New Delhi, March 28 (IANS) Following confident and notable performances at the South Asian Games (SAG) and the South African tour, the Indian women’s hockey team launch their campaign in the Hawke’s Bay Cup in Hastings, New Zealand, on April 2.
There will be two things paramount on the minds on the team — fitness and converting short corners into goals. These are the two key areas that chief coach Neil Hawgood, his coaching staff and senior members of the squad have singled out for special attention during the recent preparatory camp.
If World No.13 India are to outplay No.4 New Zealand and No.5 China, they would need to sustain the intensity for the entire duration of the matches. Even No.15 Ireland are capable of springing a surprise. These four teams make Pool B of the Hawke’s Bay Cup while Australia, South Korea, Japan and Canada make Pool A of the April 2-10 tournament.
“In the past we have lost some crucial matches due to fitness and not being able to convert penalty corners. We have been paying extra attention to these two critical aspects. Chief coach Hawgood is obsessive about improving the fitness levels of those in the camp,” said Deepika, who will lead the team in the absence of Ritu Rani.
“In modern hockey, converting penalty corners makes a huge difference between winning and losing. We have to learn from the mistakes of the past and ensure they are not repeated.”
India depart for New Zealand on Monday.
Deepika received the Women’s Player of the Year award in the Hockey India (HI) Annual Awards in Bengaluru on Saturday.
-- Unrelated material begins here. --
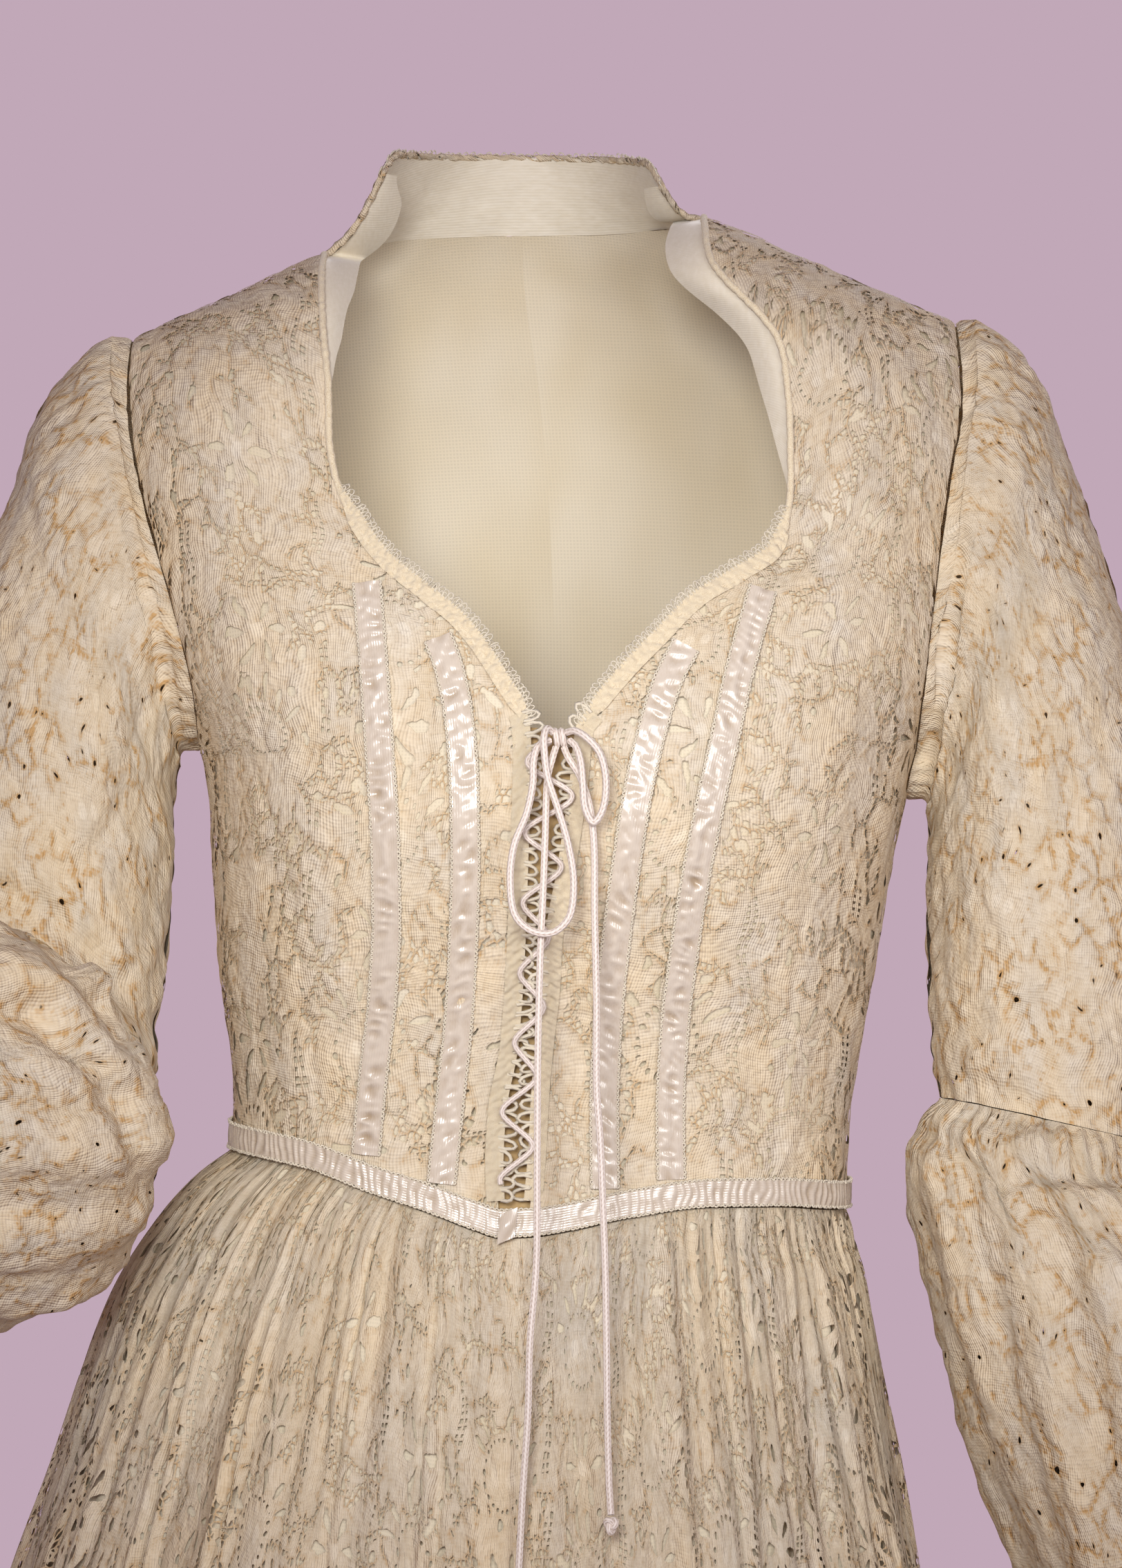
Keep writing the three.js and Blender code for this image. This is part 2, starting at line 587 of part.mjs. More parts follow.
// Plain cloth behind the lacing, inside the lining
const UNDERLAY_GAP = 2.4;
const UNDERLAY_PATH = table(['z', 'x'], [[-368, -11], [-300, -6], [-185, 3]]);
wall('lacing_underlay', UNDERLAY, frontStrip(UNDERLAY_PATH, 50, -185, -358),
  { us: steps(2), vs: steps(8), inner: -2 * LINING - UNDERLAY_GAP, outer: -LINING - UNDERLAY_GAP });

// A round of the waist: u runs from one side seam to the other across the front or the back
function waistRound(face) {
  return (u, v) => {
    const side = u < 0.5 ? 'left' : 'right';
    const turn = (Math.abs(u - 0.5) * 2 * Math.PI) / 2;
    const flat = reach(side, face, -355);
    const power = 2 / TORSO_ROUNDNESS;
    const x = flat.middle + sign(side) * flat.width * Math.sin(turn) ** power;
    const z = waistHeight(face, x) + SEAM + mix(WAIST_RIBBON, 0, v);
    const there = reach(side, face, z);
    const across = there.middle + sign(side) * there.width * Math.sin(turn) ** power;
    return {
      point: onBody(side, face, across, z),
      core: new THREE.Vector3(0, 0, z),
    };
  };
}
for (const face of FACES) {
  wall(`waist_ribbon_${face}`, CREAM_SATIN, waistRound(face),
    { us: seamed(steps(24)), vs: steps(1), inner: TRIM_IN, outer: TRIM_OUT });
}

// How far below the bodice the skirt's cloth starts, clear of the bodice's straight lower edges
const WAIST_DROP = 1.2;

// The skirt: one quarter, from the middle to the side seam and from the waist to the hem
function skirtGore(side, face, wavy) {
  const power = 2 / SKIRT_ROUNDNESS;
  const flat = reach(side, face, -355);
  const waistAt = (turn) => {
    const start = flat.middle + sign(side) * flat.width * Math.sin(turn) ** (2 / TORSO_ROUNDNESS);
    const z = waistHeight(face, start);
    return onBody(side, face, start, z);
  };
  const shares = steps(12);
  const waistPoints = shares.map((share) => waistAt((share * Math.PI) / 2));
  return (u, v) => {
    const turn = (u * Math.PI) / 2;
    const waist = straightRuns(waistPoints, shares, u).z - WAIST_DROP;
    const z = mix(waist, HEM_Z, v);
    const drop = waist - z;
    const body = reach(side, face, waist);
    const settle = Math.min(drop / 40, 1);
    const shape = mix(2 / TORSO_ROUNDNESS, power, settle);
    // The circle's angle round the skirt from the centre front
    const round = { 'right front': turn, 'right back': Math.PI - turn,
      'left back': Math.PI + turn, 'left front': -turn }[`${side} ${face}`];
    const gather = along(FLARE, 'gather', drop);
    const fold = along(FLARE, 'fold', drop);
    const depthOf = gather * (0.8 + 0.2 * Math.sin(5 * round + 1.3));
    const wave = wavy
      ? depthOf * Math.cos(GATHERS * round)
        + fold * Math.cos(BROAD_FOLDS * round + 0.9 * Math.sin(2 * round + 0.6))
      : -(gather + fold) - LINING;
    const width = body.width + along(FLARE, side, drop) + wave;
    const out = Math.abs(body.depth) + along(FLARE, face, drop) + wave;
    const facing = face === 'front' ? -1 : 1;
    return {
      point: new THREE.Vector3(
        body.middle + sign(side) * width * Math.sin(turn) ** shape,
        body.seam + facing * out * Math.cos(turn) ** shape,
        z,
      ),
      core: new THREE.Vector3(body.middle, 0, z),
    };
  };
}

for (const side of SIDES) {
  for (const face of FACES) {
    wall(`skirt_lining_${face}_${side}`, COTTON, skirtGore(side, face, false),
      { us: seamed(steps(6)), vs: SKIRT_ROWS.map((share) => Math.min(share, 0.996)), inner: -LINING,
        outer: 0 });
    wall(`skirt_lace_${face}_${side}`, ECRU_LACE, skirtGore(side, face, true),
      {
        us: seamed(steps(GATHERS / 2)),
        vs: SKIRT_ROWS,
        inner: 0,
        outer: LACE,
        hole: (i, j) => j === 2 && i > 0 && i % 5 === 2,
      });
  }
}

// A point of the armhole seam. turn runs from the shoulder tip by the front to the underarm and
// up the back.
function armhole(side, turn) {
  const low = (1 - Math.cos(turn)) / 2;
  const face = Math.sin(turn) >= 0 ? 'front' : 'back';
  const rows = [...SHOULDER_ROWS, 1];
  const underarm = panelRows(side)[SHOULDER_ROWS.length];
  const panel = bodicePanel(side, face);
  const edge = rows.map((row) => panel(1, row * underarm).point);
  const point = straightRuns(edge, rows, low);
  point.x += sign(side) * 1.1;
  point.z += 1.6 * low;
  return point;
}

// How far the sleeve's head leads out from the armhole seam over its first station
const HEAD_LIFT = 9;

// The straight runs of the elbow seam, which both parts of a sleeve share
const ELBOW_US = seamed(steps(7), 0.003);

// A sleeve's surface: u runs round it from the outer line by the front, v along it
function sleeve(side, fromStation, toStation, half) {
  const rows = side === 'left' ? SLEEVE_LEFT : SLEEVE_RIGHT;
  const ringAt = (station) => {
    const value = (column) => along(rows, column, station);
    const outer = new THREE.Vector3(value('outerX'), value('outerY'), value('outerZ'));
    const inner = new THREE.Vector3(value('innerX'), value('innerY'), value('innerZ'));
    return { outer, inner, depth: value('depth') };
  };
  const centre = (station) => {
    const { outer, inner } = ringAt(station);
    return outer.add(inner).multiplyScalar(0.5);
  };
  const ringPoint = (station, turn) => {
    const { outer, inner, depth } = ringAt(station);
    const middle = outer.clone().add(inner).multiplyScalar(0.5);
    const reachOut = outer.clone().sub(middle);
    // The rings keep one direction through the elbow seam, and turn with the arm past it
    const facing = station < 10 ? Math.min(station, 9.6) : Math.max(9.6, station - 0.7);
    const ahead = centre(facing + 0.5).sub(centre(Math.max(facing - 0.5, 1)));
    const forward = reachOut.clone().cross(ahead).normalize().multiplyScalar(-sign(side) * depth);
    const swell = 1 + puffWave(station, turn);
    return middle.clone()
      .addScaledVector(reachOut, Math.cos(turn) * swell)
      .addScaledVector(forward, Math.sin(turn) * swell);
  };
  return (u, v) => {
    const station = mix(fromStation, toStation, v);
    const turnOf = (share) => Math.PI * (share + (half === 'front' ? 0 : 1));
    const atElbow = Math.abs(station - 10) < 0.06;
    const point = atElbow
      ? straightRuns(ELBOW_US.map((share) => ringPoint(station, turnOf(share))), ELBOW_US, u)
      : ringPoint(Math.max(station, 1), turnOf(u));
    if (station < 2) {
      const seam = armhole(side, turnOf(u));
      seam.x += sign(side) * HEAD_LIFT * station;
      point.lerp(seam, 1 - station / 2);
    }
    return { point, core: centre(Math.max(station, 1.6)) };
  };
}

// Gathers of the lower sleeve, as a share of its radius, deepest in the middle of the puff
const PUFFS = 7;
function puffWave(station, turn) {
  const depth = 0.035 * Math.sin(Math.PI * Math.min(Math.max((station - 10) / 8, 0), 1));
  return depth * Math.cos(PUFFS * 2 * turn);
}

const PUFF_US = seamed(steps(2 * PUFFS), 0.003);
const share = (stations) => {
  const first = stations[0];
  const last = stations[stations.length - 1];
  return stations.map((station) => (station - first) / (last - first));
};
for (const side of SIDES) {
  for (const half of FACES) {
    wall(`sleeve_upper_${half}_${side}`, ECRU_LACE, sleeve(side, 0, 10, half), {
      us: ELBOW_US,
      vs: share(UPPER_STATIONS).map((at) => Math.min(at, 0.9985)),
      inner: -LACE,
      outer: 0,
      hole: (i, j) => j > 1 && j < 7 && i > 0 && i < 7 && (2 * i + 3 * j) % 8 === 0,
    });
    wall(`sleeve_lower_${half}_${side}`, ECRU_LACE, sleeve(side, 10, 18, half), {
      us: PUFF_US,
      vs: share(LOWER_STATIONS).map((at) => Math.min(Math.max(at, 0.008), 0.9985)),
      inner: -LACE,
      outer: 0,
      hole: (i, j) => j > 0 && j < 6 && i > 0 && i < 13 && (3 * i + 4 * j) % 14 === 0,
    });
  }
}

// Cuffs: plain bands round the wrist
for (const side of SIDES) {
  const front = sleeve(side, 18, 19, 'front');
  const back = sleeve(side, 18, 19, 'back');
  const cuff = (u, v) => (u <= 0.5 ? front(u * 2, v) : back(u * 2 - 1, v));
  wall(`cuff_${side}`, ECRU_LACE, cuff,
    { us: steps(12).slice(0, 12), vs: steps(1, 0.006, 1), inner: -2, outer: 0, ring: true });
}

// Braided cord: a round section swept along a smooth route
function cord(name, route, diameter, pieces) {
  const curve = new THREE.CatmullRomCurve3(route.map((point) => new THREE.Vector3(...point)));
  curve.curveType = 'centripetal';
  const section = new THREE.Shape();
  const sides = 8;
  for (let k = 0; k < sides; k += 1) {
    const angle = (2 * Math.PI * k) / sides;
    const x = (diameter / 2) * Math.cos(angle);
    const y = (diameter / 2) * Math.sin(angle);
    if (k === 0) section.moveTo(x, y);
    else section.lineTo(x, y);
  }
  const geometry = new THREE.ExtrudeGeometry(section, { steps: pieces, extrudePath: curve });
  addPiece(name, BRAID, geometry);
}

// Lacing: one cord that runs from loop to loop up the opening, above the bands
const LACING = {
  diameter: 2.2,
  rungs: 13,
  bottom: -351,
  top: -190,
  turn: 2.1,
  knotEnd: [2.9, -124, -182.4],
};
function lacingRoute() {
  const out = TRIM_OUT + SEAM + LACING.diameter / 2 + 0.3;
  const route = [];
  for (let k = 0; k < LACING.rungs; k += 1) {
    const height = mix(LACING.bottom, LACING.top, k / (LACING.rungs - 1));
    const left = k % 2 === 0;
    for (const dz of [-LACING.turn, LACING.turn]) {
      const z = height + dz;
      const edge = along(left ? FRONT_EDGE_LEFT : FRONT_EDGE_RIGHT, 'x', z);
      const x = edge + (left ? 1.4 : -1.4);
      const point = onBody(left ? 'left' : 'right', 'front', x, z);
      route.push([x, point.y - out, z]);
    }
  }
  route.push(LACING.knotEnd);
  return route;
}
cord('lacing_cord', lacingRoute(), LACING.diameter, 42);

cord('tail_left', TAIL_LEFT_ROUTE, CORD, 22);
cord('tail_right', TAIL_RIGHT_ROUTE, CORD, 20);
cord('bow_loop_left', LOOP_LEFT_ROUTE, CORD, 22);
cord('bow_loop_right', LOOP_RIGHT_ROUTE, CORD, 12);

// Knots, as rounded lumps
function knot(name, x, y, z, width, depth, height) {
  const geometry = new THREE.SphereGeometry(0.5, 8, 5);
  geometry.scale(width, depth, height);
  geometry.translate(x, y, z);
  addPiece(name, BRAID, geometry);
}
knot('bow_knot', BOW_KNOT.x, BOW_KNOT.y, BOW_KNOT.z, BOW_KNOT.width, BOW_KNOT.depth, BOW_KNOT.height);
for (const [name, route] of [['knot_left', TAIL_LEFT_ROUTE], ['knot_right', TAIL_RIGHT_ROUTE]]) {
  const [x, y, z] = route[route.length - 1];
  knot(name, x, y, z - END_KNOT.height / 2 - SEAM, END_KNOT.width, END_KNOT.width, END_KNOT.height);
}

export default dress;
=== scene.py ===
import math

import bpy
import numpy as np
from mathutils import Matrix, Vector


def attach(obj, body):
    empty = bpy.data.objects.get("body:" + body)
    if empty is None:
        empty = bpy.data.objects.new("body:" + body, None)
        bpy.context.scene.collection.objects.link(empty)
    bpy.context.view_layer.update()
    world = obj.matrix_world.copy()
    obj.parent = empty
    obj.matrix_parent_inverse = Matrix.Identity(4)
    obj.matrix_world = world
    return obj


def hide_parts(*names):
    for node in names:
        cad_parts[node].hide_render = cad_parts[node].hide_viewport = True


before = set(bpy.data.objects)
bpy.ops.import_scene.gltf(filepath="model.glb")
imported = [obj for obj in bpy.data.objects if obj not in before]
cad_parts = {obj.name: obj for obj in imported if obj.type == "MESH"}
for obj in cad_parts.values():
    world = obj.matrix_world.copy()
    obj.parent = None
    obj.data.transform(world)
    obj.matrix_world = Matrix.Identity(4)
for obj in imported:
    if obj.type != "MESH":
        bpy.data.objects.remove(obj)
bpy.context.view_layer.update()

MM = 0.001

# Camera: level, 2.4 m in front of the dress, so that the frame is 614 mm high on the bodice.
# It sees what a close-up of the upper half shows.
camera = bpy.data.objects.new("camera", bpy.data.cameras.new("camera"))
bpy.context.scene.collection.objects.link(camera)
camera.location = (0.0068, -2.45, -0.1985)
camera.rotation_euler = (math.radians(90), 0, 0)
camera.data.sensor_width = 36
camera.data.lens = 140.9
bpy.context.scene.camera = camera
bpy.context.scene.view_settings.view_transform = "Standard"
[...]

“To get this recognition right before the Hawke’s Bay Cup is undoubtedly a big boost. I am overjoyed to be selected for the most coveted award in recognition of my efforts. I have always strived to give my best playing for India. This recognition will continue to spur me to do even better in the upcoming tournaments,” said Deepika.
The New Zealand outing will also give selectors a chance to see how some of the juniors, drafted in the camp, fare at the senior level, giving them more options when selecting the Olympic squad few months down the line.
“The Olympic squad has not been announced yet. Currently, the entire core group is training at the camp. So everyone is very keen to perform to brighten their chances for making the cut for the Olympics. This is good in the long-term because we would have more options when selecting the side for Rio,” said the captain.
The prospect of taking on higher ranked teams in the Hawke’s Bay Cup is not weighing down the 18-member team.
“It’s good we are playing these teams. It will not only give us, and especially the youngsters, critical exposure of playing against good sides, it will also prepare us mentally to take on even better sides at Olympics,” said Deepika.
“Also, improved fitness levels give us the confidence of playing against higher ranked sides. We have been telling ourselves that rankings only matter to a certain extent. The final result depends on how the team plays on that particular day. We are not at all daunted to play against any team.”
Though, doing well in New Zealand is the immediate target, the Indian women’s squad is well aware that history beckons them in Rio de Janeiro for which they have qualified after a long wait of 36 years.
“There is a huge amount of excitement among us regarding the Olympics. For Indian women’s hockey it’s a dream come true. People think it’s still some months away, but if you ask me, we believe that there is very little time left. Since we have made it to Olympics after such a long time, we want people to take note of Indian women’s hockey. It’s a huge opportunity for us,” said Deepika before signing off.